We'll have to check from time to time to see if he's lurking....  

This event was certainly a bonding experience for me: at present, I feel much closer to the forum and its members. It was a pleasure to see people who were often total strangers for one another, working on the same problem with no ego conflicts or petty clashes.

The potential legal problems of posting anyone's personal information on a public forum - along with allegations of criminal activity - are something I think we all understand. It didn't take long for cooler heads to request that said info be removed, and although I didn't track back to see for myself, I presume that this was done.

As for Southernfried and the possibility of an eventual (or instantanous) repentance and/or conversion, it's anyone's guess. This is the Internet, after all, and one never really knows who is really behind a name - let alone a person's degree of honesty, sincerity and even mental stability.

There are manipulative and pathological personalities out there who are so far gone that they don't even know what they've become themselves.

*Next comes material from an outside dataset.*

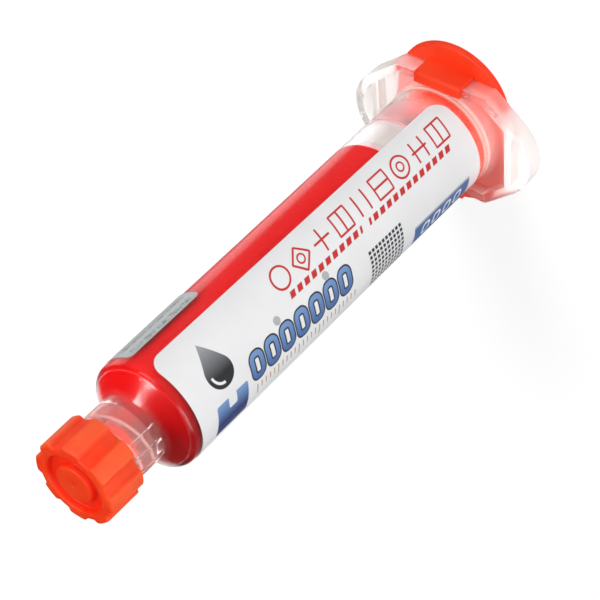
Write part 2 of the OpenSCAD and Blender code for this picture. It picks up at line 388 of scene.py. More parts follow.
class Finish(Network):
    """Nodes of one procedural material around its Principled shader."""

    def __init__(self, name: str) -> None:
        """Starts a material with its Object coordinates.

        Args:
            name: the material's name.
        """
        self.material = bpy.data.materials.new(name)
        self.material.use_nodes = True
        super().__init__(self.material.node_tree)
        self.shader = self.tree.nodes["Principled BSDF"]
        self.place = self.add("ShaderNodeTexCoord").outputs["Object"]

    def set(self, **values: object) -> None:
        """Feeds the shader's own inputs, with _ for a space in their names."""
        for key, value in values.items():
            self.feed(self.shader.inputs[key.replace("_", " ")], value)

    def stretch(self, scale: Point) -> Socket:
        """Object coordinates scaled along each axis."""
        return self.vector("MULTIPLY", self.place, scale)

    def height(self) -> Socket:
        """Height above the base in millimetres."""
        return self.times(self.parts(self.place)[2], 1 / MM)

    def reach(self) -> Socket:
        """Distance from the syringe's axis in millimetres."""
        return self.times(self.vector("LENGTH", self.stretch((1, 1, 0))), 1 / MM)

    def noise(
        self, scale: float, detail: float = 3.0, vector: Socket | None = None, rough: float = 0.5
    ) -> Socket:
        """Noise from 0 to 1.

        Args:
            scale: its features a metre, or a millimetre on a label.
            detail: its octaves.
            vector: where it is read, or None for the Object coordinates.
            rough: share of the finer octaves.

        Returns:
            The noise.
        """
        place = self.place if vector is None else vector
        inputs = {"Vector": place, "Scale": scale, "Detail": detail, "Roughness": rough}
        return self.add("ShaderNodeTexNoise", inputs).outputs["Fac"]

    def bump(self, height: object, depth: float, under: Socket | None = None) -> Socket:
        """Normal bumped by a height of 0 to 1 that stands for a depth in millimetres."""
        inputs = {"Strength": 1.0, "Distance": depth * MM, "Height": height}
        return self.add("ShaderNodeBump", inputs | ({"Normal": under} if under else {})).outputs[0]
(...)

Was/is Mr. Southernfried a member of this sub-species, or simply a garden-variety jerk? Was/is there still some possibility of redemption for someone like him? 

_Or for that matter, for any of us...? _ 

What's certain is that - for whatever reasons or personal motivations - many of us here are actively trying to reduce the heavy footprint that human existence leaves on so much of the planet and so many of its creatures.

That's one more reason why I feel comfortable being among you; the most recent events have only confirmeded that impression....


----------



## Lovebirds (Sep 6, 2002)

I really don't know much else that I can say about all of this. I do however, want to opologize for my part in all of this, meaning, the posting of a name/address/phone number of someone who may or may not have anything to do with all of this was wrong. I was totally out of line by doing that. Although, it was info that anyone could have found, we do have PM's for that sort of thing and it was wrong of me to put it in a public forum.
As far as Countryfried is concerned, we'll probably never know, but......it just might be that some of the dialog here got in his head and made him realize what a cruel thing he did. We can hope. Every single person that is cruel to an animal is not lost forever. People CAN change and though we may never know, it just might be, that an impact was made on this person. If not, it's certainly not because no one tried. 
Most of us are adamant about loving all creatures. Everyone doesn't feel that way, but, if what has gone on here has stopped some form of cruelty, then we took a step forward. Countryfried may never "love" pigeons like we do, but who knows, he may never harm another one. You can bet he won't soon forget the emotions that he felt from the members here. 
I don't even know how he found us, but the fact that he DID and was willing to come here and even make hisself known, has to account for something. He COULD have just sat and laughed at us all and joked to his friends about how "silly" we are all over "just a pigeon".......
So, anyway, I, like the rest of you, hope that there will be consequences for the actions, BUT, I'm not holding my breath waiting for it to happen.


----------



## Feefo (Feb 8, 2002)

I am convinced that he closed his You Tube account and registered on this forum because he was aware that we were too close to tracking him down. He was very probably acting on the advice of someone older and wiser.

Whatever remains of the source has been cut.